Mengurai Keresahan Sesama KPI dan KUPI

Dari Kupipedia
Loncat ke navigasi Loncat ke pencarian

“Setiap generasi menulis sejarahnya sendiri”

Demikian pernyataan yang dikenal umum sebagai refleksi atas dinamika sejarah umat manusia. Dan, karena masa lalu bukan hanya milik laki-laki, tapi juga milik perempuan, maka bersama dengan perjalanan perjuangan bangsa ini dan dilandasi semangat yang kuat untuk mengadakan perbaikan, ada banyak usaha yang dilakukan perempuan dalam rangka tercapainya tujuan tersebut.

Kongres Perempuan Indonesia

Dalam narasi sejarah Indonesia telah banyak ditampilkan perempuan-perempuan yang berkarya di berbagai bidang. Sebut saja misalnya, Dewi Sartika di Priangan (pendidikan perempuan), Tjoet Nja’ Dhien di Aceh (pejuang perempuan), Martha Christina Tiahahu di Maluku (pejuang perempuan), Kartini di Jawa (pendidikan perempuan), Rohana Koedoes di Sumatra Barat (pers), dan beberapa nama lainnya.

Bersamaan dengan gagasan ke-Indonesia-an yang semakin kuat, perempuan Indonesia semakin mengukuhkan dirinya dengan membentuk berbagai perkumpulan seperti Wanito Utomo, Wanita Taman Siswa, Putri Indonesia, Wanita Katolik, Jong Java, bagian gadis (Meisjeking), Aisyiyah, dan Jong Islamieten Bond Domes Afdeeling Bagian Wanita (JIBDA).
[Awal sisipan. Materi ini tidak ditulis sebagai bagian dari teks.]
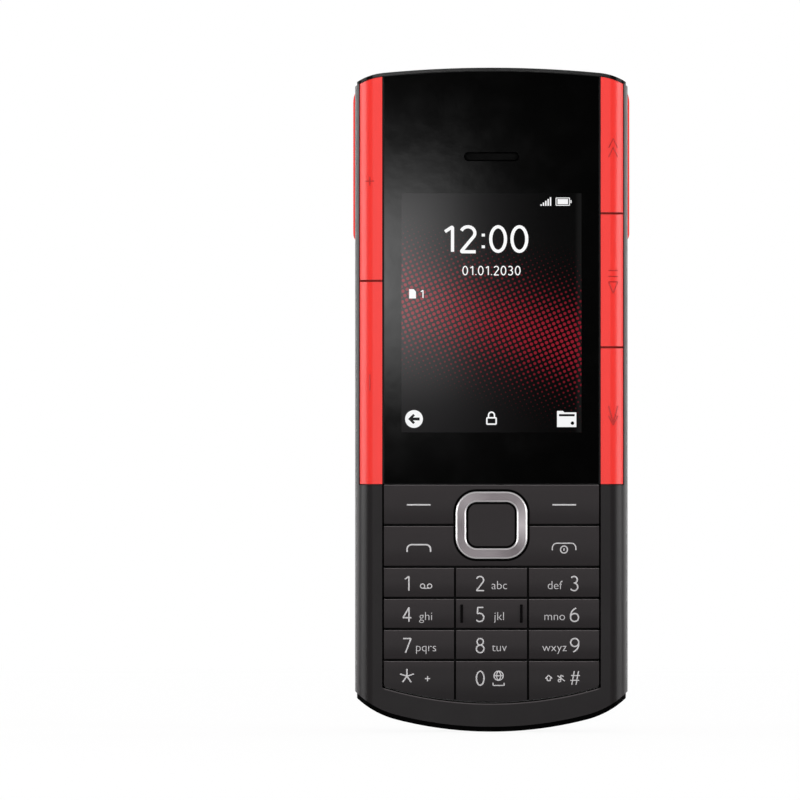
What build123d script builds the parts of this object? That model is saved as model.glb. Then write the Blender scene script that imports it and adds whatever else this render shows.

Tujuannya, untuk mempersatukan cita-cita dan usaha memajukan wanita Indonesia serta mengadakan gabungan antara perkumpulan wanita. Tujuan inilah yang kemudian menghantarkan organisasi-orgnisasi tersebut dalam Kongres Perempuan Indonesia I di Yogyakarta.

Kongres dilaksanakan pada tanggal 22 hingga 25 Desember 1928 dihadiri hampir 30 organisasi wanita dari seluruh Jawa dan Sumatera, dengan susunan kepanitiaan yang terdiri dari ketua R.A. Sukonto (Wanito Utomo), Wakil Ketua Siti Munjiah (Aisyiyah), sekretaris Siti Sukaptinah (JIBDA) dan bendahara R.A Hardjodiningrat (Wanita Katolik). Kongres kemudian menghasilkan tiga keputusan penting yakni; mendirikan badan pemufakatan dengan nama Perikatan Perkumpulan Perempuan Indonesia (PPPI), mendirikan studiefonds untuk anak-anak perempuan yang tidak mampu, dan mencegah pekawinan di bawah umum.

Berbagai kritik muncul dalam kongres ini terutama berkaitan dengan tingginya angka perceraian yang disebabkan kawin paksa, mode pakaian yang tidak menutup aurat, hingga perlunya penyaringan terhadap pengetahuan barat agar budaya bangsa tetap terjaga. Kongres Pemufakatan Perikatan Perempuan Indonesia (PPPI) yang diselenggarakan di Jakarta pada tanggal 28-31 Desember 1929 kemudian menjadi kelanjutan dari Kongres Perempuan Indoenesia I. Dalam kongres ini dibicarakan tentang kewajiban wanita dalam kehidupan sosial, ekonomi, perkawinan, keluarga, poligami, kawin paksa, dan perkawinan anak-anak. Hasil lain dari kongres ini adalah nama baru untuk PPPI yakni PPII, Perikatan Perhimpunan Isteri Indonesia. Tujuannya sama, memperbaiki nasib dan derajat perempuan Indonesia. Begitu seterusnya, kongres berlangsung hingga pada Kongres Perempuan Indonesia ke-3 yang dilaksanakan di Bandung pada bulan Juli 1938.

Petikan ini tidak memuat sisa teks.